By 1854 he had teamed up with Samuel H. Edwards, another explorer, and launched an expedition to Lake Ngami after which he trekked through the territory between Northern Bechuanaland and the Zambesi. An easygoing man, he was able to get on with the Bushman hunters of the semi-desert interior and spent long periods in their company, obtaining valuable help from them. Returning to Ngami, he travelled north to the Okavango River, crossing Damaraland and reaching Walvis Bay. Here he busied himself with cattle-trading in Damaraland, before setting out on an expedition with his brother Henry and Thomas Baines and lasting from December 1860 to September 1864. Their aim was to explore the Zambesi from the Victoria Falls down to its delta, with a view to testing its navigability. However, these plans were bedevilled by sickness and misfortune. They did reach the Zambesi, but did not get to explore the mouth. On 23 July 1862 they reached the Victoria Falls. It was on this expedition that Baines painted many of his famous scenes which were reproduced in an album of prints. His attempt at exploring the Zambesi ruined his health and exhausted his finances. He returned to Cape Town in 1864, dispirited and fever-stricken. The expedition was notable since it was the first time that a stereoscopic camera had been used to record its progress. The size of the negatives was about 6 x 4.5 inches and of rather poor quality. Prints of these photographs are at the Africana Museum in Johannesburg.
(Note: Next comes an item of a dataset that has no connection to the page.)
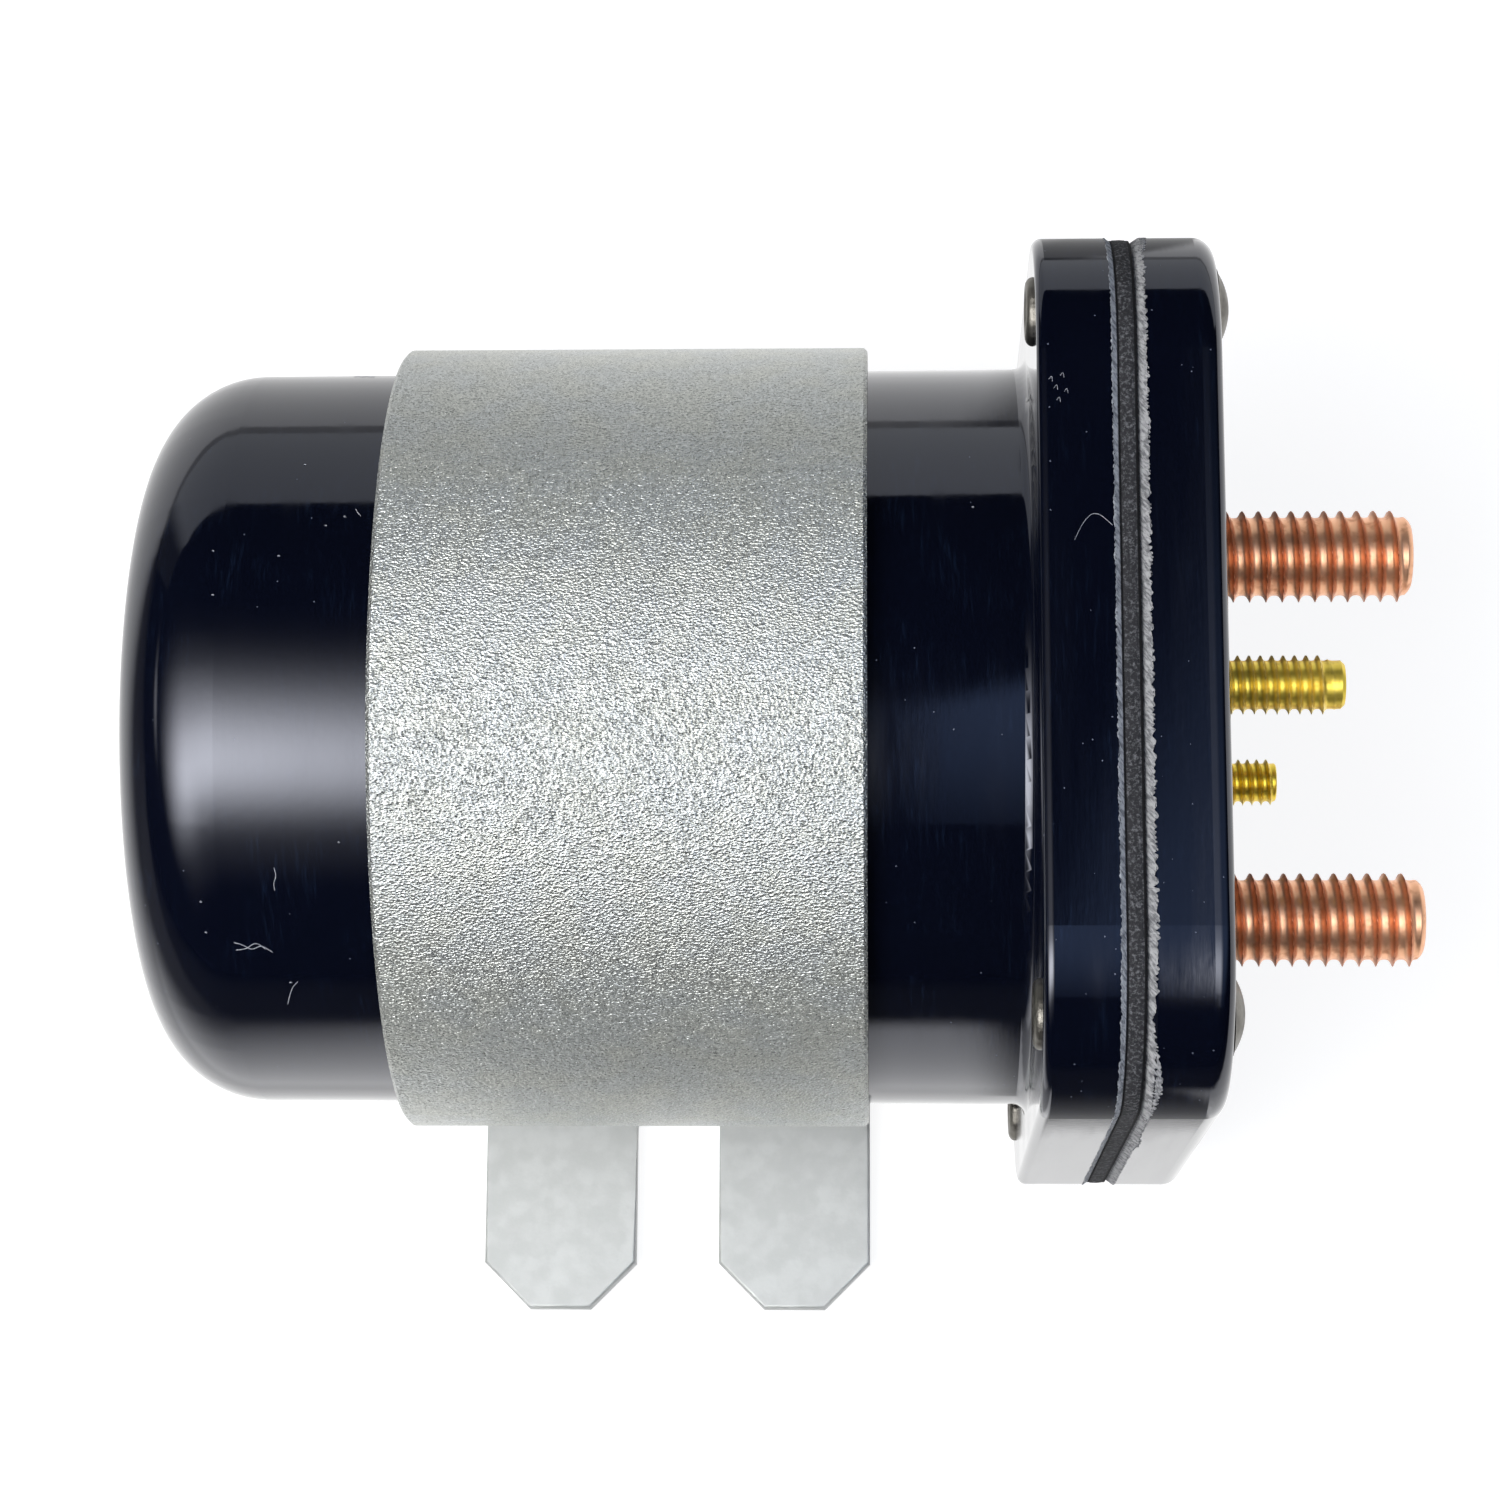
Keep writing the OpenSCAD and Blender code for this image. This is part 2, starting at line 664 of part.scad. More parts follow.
// Insulating liner of the contact chamber, slotted to keep the bar from turning
module chamber_liner() {
    color([0.6, 0.42, 0.26]) on_axis(liner_x) linear_extrude(liner_len) difference() {
        circle(r = stack_r);
        circle(r = liner_bore_r);
        intersection() {
            square([slot_w, 2 * stack_r], center = true);
            circle(r = slot_floor_r);
        }
    }
}

// One lead, from the winding to the inner face of a coil stud's head
module coil_lead() {
    start_x = bobbin_end_x - bobbin_flange_t + seat_gap;
    head_x = cover_in_x - coil_head_t - seat_gap - lead_r;
    bend = [head_x, 0, lead_out_r];
    foot = [head_x, 0, coil_pitch / 2];
    translate([start_x, 0, lead_out_r]) rotate([0, 90, 0]) cylinder(h = bend.x - start_x, r = lead_r);
    translate(bend) sphere(r = lead_r);
    translate(foot) cylinder(h = bend.z - foot.z, r = lead_r);
    translate(foot) sphere(r = lead_r);
}

// Both leads, mirrored about the solenoid's axis
module coil_leads() {
    color([0.7, 0.36, 0.16]) translate([0, 0, axis_h]) {
        coil_lead();
        mirror([0, 0, 1]) coil_lead();
    }
}

// Steel plunger with a spring pocket in its front
module plunger() {
    color([0.6, 0.61, 0.63]) difference() {
        on_axis(plunger_back_x) cylinder(h = plunger_x - plunger_back_x, r = plunger_r);
        on_axis(pocket_floor_x) cylinder(h = spring_pocket_depth + past, r = spring_pocket_r);
        on_axis(pocket_floor_x - rod_grip) cylinder(h = rod_grip + past, r = rod_r + seat_gap);
    }
}

// Non-magnetic rod from the plunger to the contact bar, grooved for its clip
module plunger_rod() {
    foot_x = pocket_floor_x - rod_grip + seat_gap;
    straight = rod_end_x - rod_chamfer - foot_x;
    color([0.8, 0.68, 0.32]) difference() {
        on_axis(foot_x) {
            cylinder(h = straight, r = rod_r);
            translate([0, 0, straight]) cylinder(h = rod_chamfer, r1 = rod_r, r2 = rod_r - rod_chamfer);
        }
        tube(clip_x, clip_t, rod_r + past, rod_r - groove_depth);
    }
}

// Height of a spring's wire after a number of turns: one closed turn at each end
function spring_rise(turn, turns, length, wire_r) =
    let (closed = 2.1 * wire_r, active = length - 2 * wire_r - 2 * closed)
    wire_r + closed * (min(turn, 1) + max(turn - turns + 1, 0))
        + active * max(min(turn - 1, turns - 2), 0) / (turns - 2);

// Helical spring that stands on Z
module helical_spring(mean_r, wire_r, turns, length) {
    rings = round(turns * spring_steps);
    points = [for (i = [0:rings], j = [0:spring_sides - 1])
        let (turn = i * turns / rings, around = 360 * j / spring_sides, reach = mean_r + wire_r * cos(around))
        [reach * cos(360 * turn), reach * sin(360 * turn),
         spring_rise(turn, turns, length, wire_r) + wire_r * sin(around)]];
    sides = [for (i = [0:rings - 1], j = [0:spring_sides - 1])
        let (k = (j + 1) % spring_sides, a = i * spring_sides)
        [a + j, a + k, a + k + spring_sides, a + j + spring_sides]];
    first = [for (j = [spring_sides - 1:-1:0]) j];
    last = [for (j = [0:spring_sides - 1]) rings * spring_sides + j];
    polyhedron(points = points, faces = concat(sides, [first, last]), convexity = 12);
}

// Spring that drives the plunger back
module return_spring() {
    color([0.7, 0.7, 0.72]) on_axis(pocket_floor_x + seat_gap)
        helical_spring(spring_mean_r, return_wire_r, return_turns, return_spring_len);
}

// Collar on the rod, under the contact spring
module spring_collar() {
    color([0.6, 0.61, 0.63]) tube(collar_x, collar_t, collar_r, rod_r + seat_gap);
}

// Spring that presses the bar on the studs
module contact_spring() {
    color([0.7, 0.7, 0.72]) on_axis(contact_spring_x)
        helical_spring(contact_spring_mean_r, contact_wire_r, contact_turns, contact_spring_len);
}

// Open ring in the rod's groove, which keeps the bar on the rod
module rod_clip() {
    bite_r = rod_r - groove_depth + seat_gap;
    color([0.3, 0.3, 0.32]) on_axis(clip_x + seat_gap / 2) linear_extrude(clip_t - seat_gap) difference() {
        circle(r = clip_r);
        circle(r = bite_r);
        translate([0, -bite_r]) square([clip_r, 2 * bite_r]);
    }
}

// Insulating bush that carries the bar on the rod
module contact_bush() {
    sleeve = bush_front_x - bush_back_x;
    color([0.75, 0.72, 0.62]) on_axis(bush_back_x) difference() {
        union() {
            cylinder(h = bush_flange_t, r = bush_flange_r);
            cylinder(h = sleeve, r = bush_r);
        }
        translate([0, 0, -past]) cylinder(h = sleeve + 2 * past, r = rod_r + slide_gap);
    }
}

// Copper bar that bridges the load studs' heads
module contact_bar() {
    color([0.86, 0.52, 0.38]) difference() {
        translate([bar_back_x, -bar_len / 2, axis_h - bar_w / 2]) cube([bar_t, bar_len, bar_w]);
        on_axis(bar_back_x - past) cylinder(h = bar_t + 2 * past, r = bush_r + seat_gap);
    }
}

// Silver tips on the bar, opposite the load studs' heads
module contact_tips() {
    color([0.85, 0.85, 0.83]) translate([bar_front_x, 0, 0]) at_load_studs() cylinder(h = tip_t, r = tip_r);
}

housing_can();
flange_gasket();
terminal_cover();
flange_rivets();
clamp_band();
mounting_plate();
weld_beads();
rear_load_stud();
front_load_stud();
upper_coil_stud();
lower_coil_stud();
magnet_cup();
bumper_disc();
rear_pole_ring();
coil_bobbin();
coil_winding();
winding_wrap();
guide_tube();
pole_plate();
fixed_core();
insulating_disc();
chamber_liner();
coil_leads();
plunger();
plunger_rod();
return_spring();
spring_collar();
contact_spring();
rod_clip();
contact_bush();
contact_bar();
contact_tips();
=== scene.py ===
"""Dressing of a solenoid relay for a product shot from above.

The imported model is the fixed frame. Each sub-assembly class paints the nodes that stay and builds the
pieces that stand for plain nodes: rolled threads, rivets, trimmed edges, weld beads, springs and the
mounting plate. All meshes are worked out in millimetres and written in metres.
"""

from __future__ import annotations

import logging
import math
import random
from abc import ABC, abstractmethod
from collections.abc import Callable, Sequence
from dataclasses import dataclass, field
from enum import Enum
from functools import reduce

import bmesh
import bpy
from mathutils import Matrix, Vector, noise

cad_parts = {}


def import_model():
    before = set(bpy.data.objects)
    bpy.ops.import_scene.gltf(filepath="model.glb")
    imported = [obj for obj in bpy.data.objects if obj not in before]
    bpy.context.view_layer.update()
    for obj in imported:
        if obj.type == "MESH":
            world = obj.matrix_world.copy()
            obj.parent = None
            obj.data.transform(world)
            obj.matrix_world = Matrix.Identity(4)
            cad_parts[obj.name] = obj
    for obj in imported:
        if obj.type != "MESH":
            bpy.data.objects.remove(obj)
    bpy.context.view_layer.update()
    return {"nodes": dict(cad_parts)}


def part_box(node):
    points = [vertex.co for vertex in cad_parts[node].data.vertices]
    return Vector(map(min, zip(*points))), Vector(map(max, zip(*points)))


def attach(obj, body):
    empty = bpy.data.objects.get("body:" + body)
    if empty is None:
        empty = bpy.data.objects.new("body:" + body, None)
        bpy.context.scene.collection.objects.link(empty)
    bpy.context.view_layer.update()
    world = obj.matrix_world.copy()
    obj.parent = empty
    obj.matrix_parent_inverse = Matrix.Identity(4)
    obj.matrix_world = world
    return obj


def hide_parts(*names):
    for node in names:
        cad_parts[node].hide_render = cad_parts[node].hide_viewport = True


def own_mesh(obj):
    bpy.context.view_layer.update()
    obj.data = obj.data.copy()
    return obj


LOG = logging.getLogger("relay")
MM = 0.001

Colour = tuple[float, float, float]
Point = tuple[float, float, float]


class Body(Enum):
    """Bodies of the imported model."""

    HOUSING = "housing"
    PLUNGER = "plunger_set"
    CONTACT = "contact_set"


class Slot(Enum):
    """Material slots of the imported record."""

    MOULDED_BLACK = "moulded_black"
    GASKET_RUBBER = "gasket_rubber"
    RIVET_STEEL = "rivet_steel"
    BLASTED_STEEL = "blasted_steel"
    ZINC_PLATE = "zinc_plate"
    WELD_STEEL = "weld_steel"
    COPPER = "copper"
    BRASS = "brass"
    MAGNET_STEEL = "magnet_steel"
    BUMPER_RUBBER = "bumper_rubber"
    BOBBIN_NYLON = "bobbin_nylon"
    ENAMELLED_WIRE = "enamelled_wire"
    WINDING_TAPE = "winding_tape"
    FIBRE_BOARD = "fibre_board"
    SPRING_STEEL = "spring_steel"
    SILVER = "silver"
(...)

Sir George Grey commissioned him to capture live animals and to compile glossaries of the Bantu languages. Chapman kept diaries throughout his journeys, but his Travels in the Interior of South Africa appeared only in 1868, shortly before his death. Chapman travelled at times with Francis Galton and C.J. Andersson. He attempted to farm at Anawood on the banks of the Swakop river in 1863 and 1864, but was forced to abandon his holding due to the Nama-Ovaherero War, in which he refused to become involved. From 1864 until 1870 he lived at various places in South Africa, but returned as a trader and hunter to Hereroland and Ovamboland between 1870 and 1871. He died at Du Toit's Pan near Kimberley, on 4 February 1872, aged 40 years.

==Family==
In 1857 he married Catherine Cecelia Roome, daughter of Capt. William Roome, (master of the vessel "Olivia" on which Thomas Baines arrived at Cape Town on 23 November 1842) and Catherine Cecelia Bushnell (who was born in Virginia USA – her father, also a sea captain apparently settled in Nova Scotia). James and Catherine had four children.

One of their sons, William James Bushnell Chapman (1858–1932) became a trader, hunter and farmer. He came to Namibia as a child in 1864, spent ten years in Cape Town and returned on 16 June 1874 to Walvis Bay as assistant at Harrison's store. He traded and hunted in Ovamboland in 1875, then went to Angola in 1881 and farmed at Humpata. He finally resettled in 1928 with other Angola Boers in the Gobabis district of Namibia, where he died in October 1932.

Another son, Charles Henry Chapman, was born in Cape Town and boarded the Titanic at Southampton as a second class passenger (ticket number 248731, £13 10s). He carried with him the family bible belonging to his grandparents' family in Virginia and/or Nova Scotia; Chapman himself lived in The Bronx, NY. He died at age 52 of hypothermia and drowning after the sinking in the early hours of 15 April 1912; his body was later recovered by the Mackay-Bennett.

Henry Samuel Chapman (1834–1922), brother of James Chapman, arrived at Walvis Bay by sea in February 1860 and travelled extensively as a hunter and trader between Walvis Bay, Ovamboland, Hereroland, Lake Ngami and the Cape until 1863. He later lived at Oudtshoorn, Kimberley and Johannesburg, and died in August 1922 at Braamfontein in South Africa.